Professor Mike Treacy
Year started
2024
Subject
Materials Science
Fellow Type
Overseas Fellow,
Mike Treacy graduated from Cambridge University in 1976 with a BA in Natural Sciences, and in 1979 graduated from the Cavendish Laboratory, Cambridge, with a PhD in physics. His PhD topic was in electron microscopy, with emphasis on scanning transmission electron microscopy as a tool for studying heterogeneous catalysts. After postdoctoral positions at IBM Yorktown Heights, and the CNET in Paris, France, he worked at Exxon Research & Engineering Company in Annandale, New Jersey, where he studied heterogeneous catalysts and zeolitic materials. He won both the Barrer and the Breck Awards for his zeolite work conducted at Exxon.
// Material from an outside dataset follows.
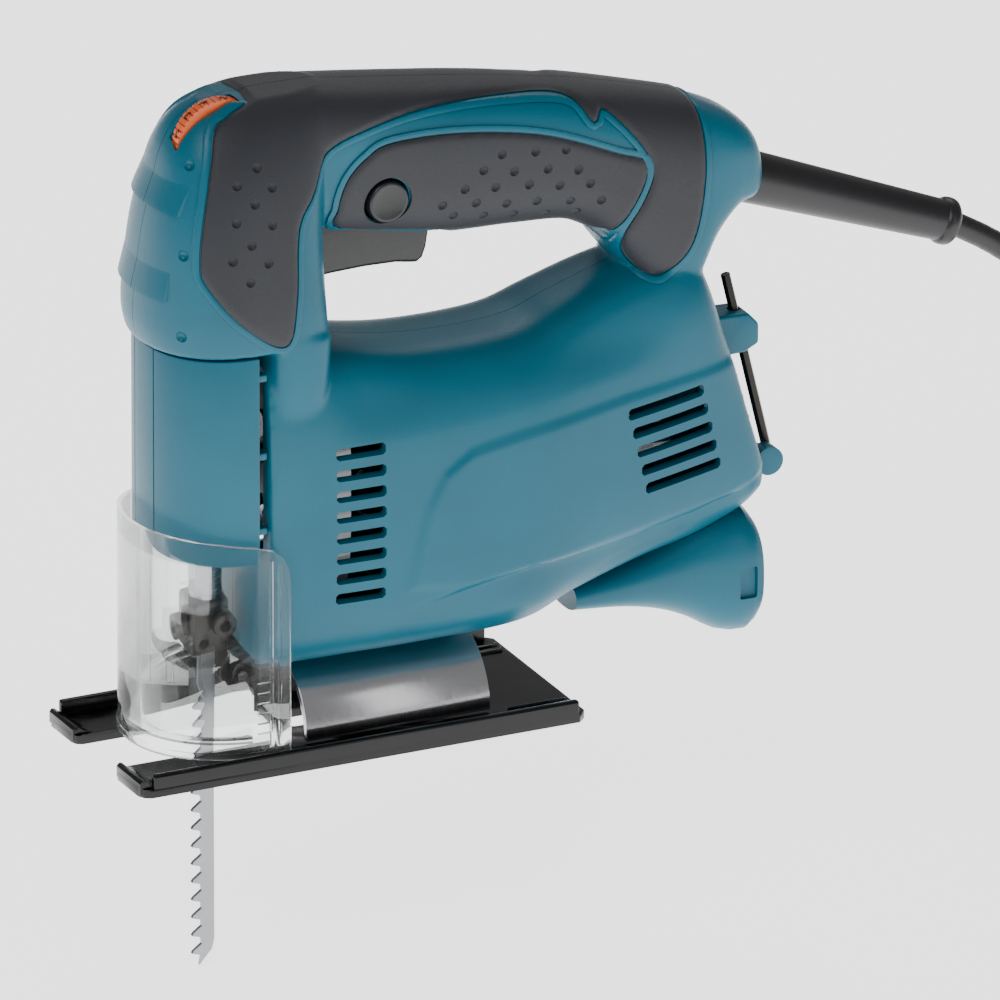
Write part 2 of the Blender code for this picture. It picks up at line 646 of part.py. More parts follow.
def controls():
    shape = ((-31.0, 137.6), (-31.0, 149.5), (-27.5, 155.5), (6.8, 153.0), (6.2, 143.0), (3.6, 137.0), (-14, 138.2))
    trigger = slab("trigger", shape, "Y", -9.4, 9.4, "black_plastic", 1.5)
    button = rod("lock_button", (-10.8, -19.0, 161), (-10.8, -15.2, 161), 6.2, "black_plastic")
    join(button, rod("button_stem", (-10.8, -16, 161), (-10.8, -6, 161), 2.4, sides=16, where=CUTTERS))
    dial = rod("speed_dial", (DIAL_X, -11, DIAL_Z), (DIAL_X, -3, DIAL_Z), DIAL_R, "orange_plastic", 32)
    block("switch_body", (-16, -9, 166.5), (16, 9, 180), "black_plastic", 1.0)
    block("speed_board", (-40, -8.5, 165), (-19, 8.5, 181), "circuit_board")
    rod("suppressor", (22, 0, 162), (38, 0, 162), 6.5, "black_plastic", 20)
    clamp = block("cord_clamp", (80, -9, 141.5), (89, 9, 159.5), "black_plastic")
    cut(clamp, rod("clamp_way", (70, 0, 154.6), (96, 0, 145.0), 4.4, where=CUTTERS))
    return trigger, button, dial


KEY_TOP = Vector((102.6, 0, 114.0))
KEY_FOOT = Vector((116.2, 0, 57.0))


def key_storage():
    """The hexagon key and the sleeve and rest that hold it behind the body."""
    foot = KEY_FOOT
    path = (KEY_TOP, foot, foot + Vector((0.2, 2.2, -2.2)), foot + Vector((0.4, 16, -3.0)))
    key = wire("hex_key", path, 1.5, "black_enamel", 1)
    middle = (KEY_TOP + foot) / 2 + (KEY_TOP - foot) * 0.2
    sleeve = block("key_sleeve", (94.0, -5.2, middle.z - 5), (110.6, 5.2, middle.z + 5.5), "teal_plastic", 1.0)
    cut(sleeve, moulded_form("sleeve_fit", GAP))
    along = (KEY_TOP - foot).normalized()
    ends = middle - along * 20, middle + along * 20
    cut(sleeve, rod("key_way_up", *ends, 1.9, sides=12, where=CUTTERS))
    rest = rod("key_rest", (113.2, -7.4, 58), (113.2, -2.4, 58), 4.2, "teal_plastic", 16)
    join(rest, block("rest_root", (104, -7.4, 55.5), (113.2, -2.4, 60.5), where=CUTTERS))
    cut(rest, moulded_form("rest_fit", GAP))
    return key


def wire(name, path, radius, material, resolution=2):
    """A round wire or cable along a chain of points."""
    curve = bpy.data.curves.new(name, "CURVE")
    curve.dimensions = "3D"
    curve.bevel_depth = radius * MM
    curve.bevel_resolution = resolution
    curve.use_fill_caps = True
    spline = curve.splines.new("POLY")
    spline.points.add(len(path) - 1)
    for point, place in zip(spline.points, path):
        point.co = (*(Vector(place) * MM), 1)
    obj = bpy.data.objects.new(name, curve)
    PARTS.objects.link(obj)
    curve.materials.append(finish(material))
    return obj


# ---- Cord -------------------------------------------------------------------------------------

GUARD_START = Vector((104.0, 0, 144.6))
GUARD_END = Vector((170.0, 0, 119.1))
CORD_ROUTE = (
    (173.9, 0.0, 117.5),
    (187.0, -0.1, 109.4),
    (199.6, -1.0, 98.6),
    (209.8, -3.0, 84.0),
    (216.0, -6.0, 66.0),
    (218.4, -10.0, 45.0),
    (218.6, -15.0, 22.0),
    (217.8, -20.5, -1.0),
    (217.6, -26.5, -24.0),
    (219.4, -33.2, -42.5),
    (223.4, -39.6, -55.4),
    (229.2, -44.6, -62.4),
    (234.6, -47.7, -64.3),
    (240.0, -48.9, -64.4),
)


def smooth_route(points, step):
    """Points along a Catmull-Rom curve through a route's own points, about a step apart."""
    points = [Vector(p) for p in points]
    ends = [2 * points[0] - points[1], *points, 2 * points[-1] - points[-2]]
    path = []
    for a, b, c, d in zip(ends, ends[1:], ends[2:], ends[3:]):
        count = max(1, round((c - b).length / step))
        for i in range(count):
            t = i / count
            path.append(
                0.5 * (2 * b + (c - a) * t + (2 * a - 5 * b + 4 * c - d) * t * t
                       + (3 * b - a - 3 * c + d) * t ** 3)
            )
    path.append(points[-1])
    return path


def turned(name, profile, middle, material):
    """A closed profile of (radius, height) spun round a vertical axis."""
    bm = bmesh.new()
    points = [bm.verts.new(Vector((r, 0, z)) * MM) for r, z in profile]
    edges = [bm.edges.new((a, b)) for a, b in zip(points, points[1:] + points[:1])]
    bmesh.ops.spin(bm, geom=points + edges, cent=(0, 0, 0), axis=(0, 0, 1), angle=2 * math.pi, steps=32,
                   use_merge=True, use_duplicate=False)
    bmesh.ops.remove_doubles(bm, verts=bm.verts, dist=1e-6)
    bmesh.ops.translate(bm, vec=Vector(middle) * MM, verts=bm.verts)
    return from_bmesh(name, bm, material)


def cord_set():
    """The guard, the loose stretch, the coil it is put away in, and the plug."""
    axis = (GUARD_END - GUARD_START).normalized()
    guard = rod("cord_guard", GUARD_START, GUARD_END, 7.7, "black_rubber", 24, 5.9)
    lip_end = GUARD_END + axis * 3.6
    join(guard, rod("guard_lip", GUARD_END - axis, lip_end, 6.9, where=CUTTERS))
    wire("power_cord", smooth_route(CORD_ROUTE, 8.0), CORD_R, "black_rubber")
    low, high = FLOOR_Z + 0.05, FLOOR_Z + 13.1
    inner, outer = COIL_COLUMNS[0] - CORD_R, COIL_COLUMNS[-1] + CORD_R
    profile = ((inner, low), (outer, low), (outer, low + 6.5), (outer - 3.5, high), (inner + 3.5, high),
               (inner, low + 6.5))
    turned("cord_coil", profile, (COIL_X, 0, 0), "black_rubber")
    tail = []
    for i in range(9):
        angle = math.radians(4 + 96 * i / 8)
        rise = 1.6 * (i / 8) ** 2
        tail.append((COIL_X + 9 + 30 * math.cos(angle), 30 * math.sin(angle), high + 3.9 + rise))
    wire("cord_tail", tail, CORD_R, "black_rubber")
    start = Vector(tail[-1])
    way = (start - Vector(tail[-2])).normalized()
    way.z = 0
    way.normalize()
    across = Vector((-way.y, way.x, 0))
    start = start + way * 0.5
    start.z = high + 7.6
    neck = start + way * 16
    face = start + way * 42
    outline = []
    for place, half in ((start, 5.0), (neck, 8.5), (neck + way * 10, 17.0), (face, 17.0)):
        outline.append((place + across * half, place - across * half))
    corners = [pair[0] for pair in outline] + [pair[1] for pair in reversed(outline)]
    flat = [(corner.x, corner.y) for corner in corners]
    slab("plug", flat, "Z", start.z - 7, start.z + 7, "black_rubber", 2.0)
    for i, side in enumerate((-1, 1)):
        root = face + way * 0.4 + across * 9.5 * side
        rod(f"plug_pin_{i + 1}", root, root + way * 19, 2.4, "brass", 16)


def build():
    housing_half(-1)
    housing_half(1)
    front_cover()
    for side, word in ((-1, "left"), (1, "right")):
        skin = grip(f"grip_{word}", HEAD_PAD, side)
        if side < 0:
            cut(skin, dial_slot())
        pad = grip(f"handle_pad_{word}", HANDLE_PAD, side)
        if side < 0:
            cut(pad, rod("button_room", (-10.8, -40, 161), (-10.8, -5, 161), 7.3, where=CUTTERS))
    dust_nozzle()
    carry("armature_axis", (0, 0, MOTOR_Z), motor())
    motor_surrounds()
    gear_case()
    carry("gear_axis", (-38, 0, GEAR_Z), drive_gear())
    carry("plunger_axis", (BLADE_X, 0, 90), plunger_set())
    carry("roller_axis", (ROLLER_X, 0, 17), guides())
    carry("cover_slide", (BLADE_X, 0, 40), [chip_cover()])
    tilting, sliding = sole_set()
    carry("tilt_axis", (0, 0, TILT_Z), tilting)
    carry("sole_slide", (BOLT_X, 0, TILT_Z), sliding)
    trigger, button, dial = controls()
    carry("trigger_pivot", (-26.5, 0, 151.5), [trigger])
    carry("button_axis", (-10.8, -17, 161), [button])
    carry("dial_axis", (DIAL_X, -7, DIAL_Z), [dial])
    carry("key_slide", KEY_TOP, [key_storage()])
    cord_set()


build()
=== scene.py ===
import math

import bmesh
import bpy
import numpy as np
from mathutils import Matrix, Vector


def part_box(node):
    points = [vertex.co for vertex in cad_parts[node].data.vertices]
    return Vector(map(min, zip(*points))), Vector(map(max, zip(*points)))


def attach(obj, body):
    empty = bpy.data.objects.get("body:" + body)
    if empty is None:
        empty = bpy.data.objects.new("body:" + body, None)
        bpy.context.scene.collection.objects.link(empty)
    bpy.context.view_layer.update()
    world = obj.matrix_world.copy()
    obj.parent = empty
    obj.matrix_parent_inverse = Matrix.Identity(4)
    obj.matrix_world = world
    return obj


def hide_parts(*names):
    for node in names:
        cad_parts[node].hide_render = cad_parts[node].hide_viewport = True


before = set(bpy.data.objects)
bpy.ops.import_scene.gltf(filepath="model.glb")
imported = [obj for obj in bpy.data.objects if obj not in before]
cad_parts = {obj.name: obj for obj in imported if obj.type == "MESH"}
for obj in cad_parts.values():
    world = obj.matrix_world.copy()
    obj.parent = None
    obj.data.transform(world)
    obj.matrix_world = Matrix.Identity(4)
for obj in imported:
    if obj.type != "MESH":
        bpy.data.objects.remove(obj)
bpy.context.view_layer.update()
scene = bpy.context.scene

# ---- Camera ----
# A long lens well back from the bench, above the tool and to the left of its front.

camera = bpy.data.objects.new("camera", bpy.data.cameras.new("camera"))
scene.collection.objects.link(camera)
camera.data.lens = 1347.3
camera.data.sensor_width = 36.0
camera.data.clip_end = 60.0
camera.location = (-4.1649, -8.8422, 3.9571)
aim = Vector((0.0324, 0.0, 0.0574))
camera.rotation_euler = (aim - camera.location).to_track_quat("-Z", "Y").to_euler()
scene.camera = camera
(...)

In 1990, he joined the NEC Research Institute in Princeton where he worked on electron microscopy studies of carbon nanotubes, amorphous materials, in-situ studies of switching in ferroelectrics, enumeration of hypothetical zeolite structures, and nanophotonic systems. In 2003 he moved to Arizona State University. His three main research interests are; modeling hypothetical zeolite frameworks; modeling woven, knotted, linked and tangled structures (catenanes); the study of disordered materials by Fluctuation Microscopy, a technique he co-invented with Murray Gibson while at NEC.